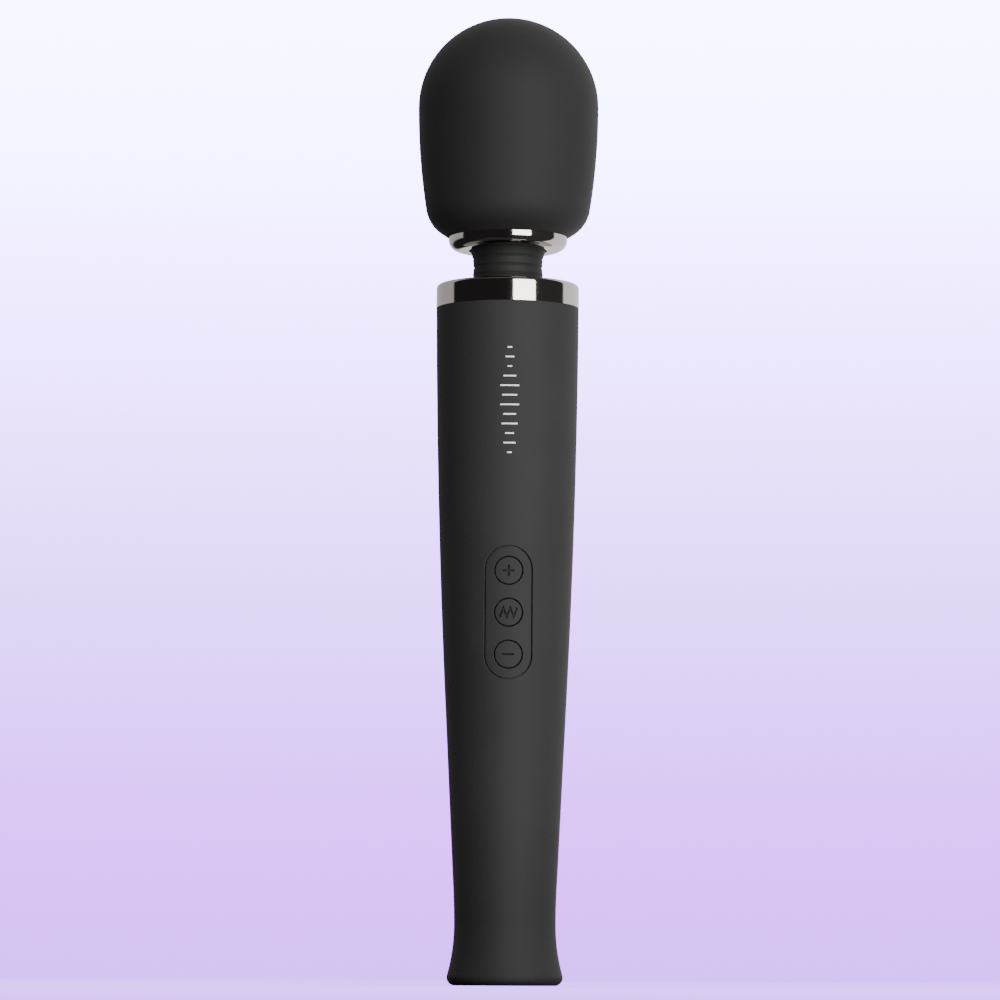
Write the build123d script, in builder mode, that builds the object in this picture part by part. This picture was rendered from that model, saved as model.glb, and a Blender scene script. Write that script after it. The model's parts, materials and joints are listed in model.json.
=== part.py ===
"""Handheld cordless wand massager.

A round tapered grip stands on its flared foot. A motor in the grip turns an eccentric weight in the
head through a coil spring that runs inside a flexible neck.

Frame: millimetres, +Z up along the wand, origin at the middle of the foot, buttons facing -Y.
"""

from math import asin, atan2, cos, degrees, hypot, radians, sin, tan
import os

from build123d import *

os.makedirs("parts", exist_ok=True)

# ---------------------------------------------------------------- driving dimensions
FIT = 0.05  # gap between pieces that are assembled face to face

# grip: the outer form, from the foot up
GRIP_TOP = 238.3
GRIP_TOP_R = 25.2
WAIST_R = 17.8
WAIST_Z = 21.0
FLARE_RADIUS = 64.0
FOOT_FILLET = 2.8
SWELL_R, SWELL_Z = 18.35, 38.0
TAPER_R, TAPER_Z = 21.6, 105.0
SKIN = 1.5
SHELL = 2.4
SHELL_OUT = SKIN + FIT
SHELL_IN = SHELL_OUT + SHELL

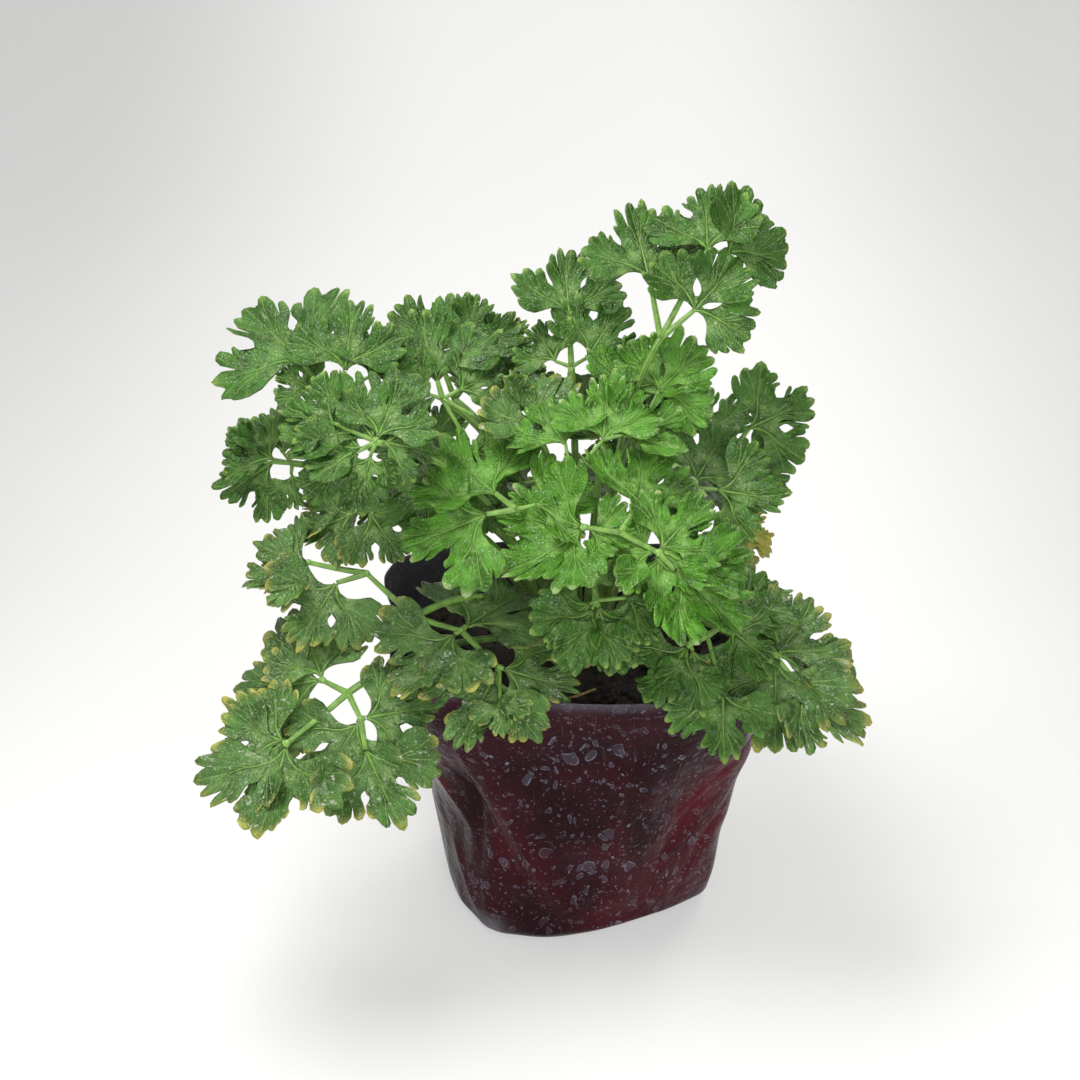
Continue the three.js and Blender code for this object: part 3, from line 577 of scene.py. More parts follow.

Written exercise => Produce the lines from the top of the listing through the "head through a" line exactly as they appear, with no additional output.

Exercise output =>
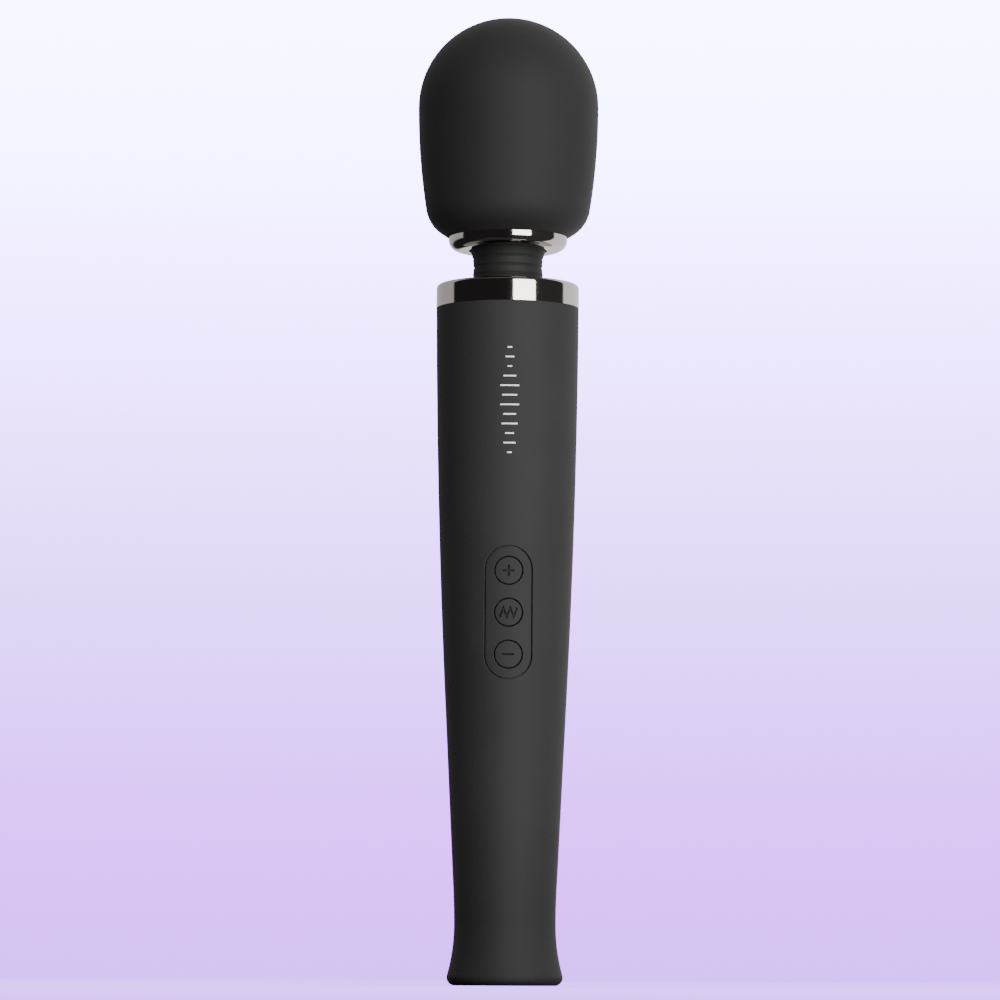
Write the build123d script, in builder mode, that builds the object in this picture part by part. This picture was rendered from that model, saved as model.glb, and a Blender scene script. Write that script after it. The model's parts, materials and joints are listed in model.json.
=== part.py ===
"""Handheld cordless wand massager.

A round tapered grip stands on its flared foot. A motor in the grip turns an eccentric weight in the
head through a coil spring that runs inside a flexible neck.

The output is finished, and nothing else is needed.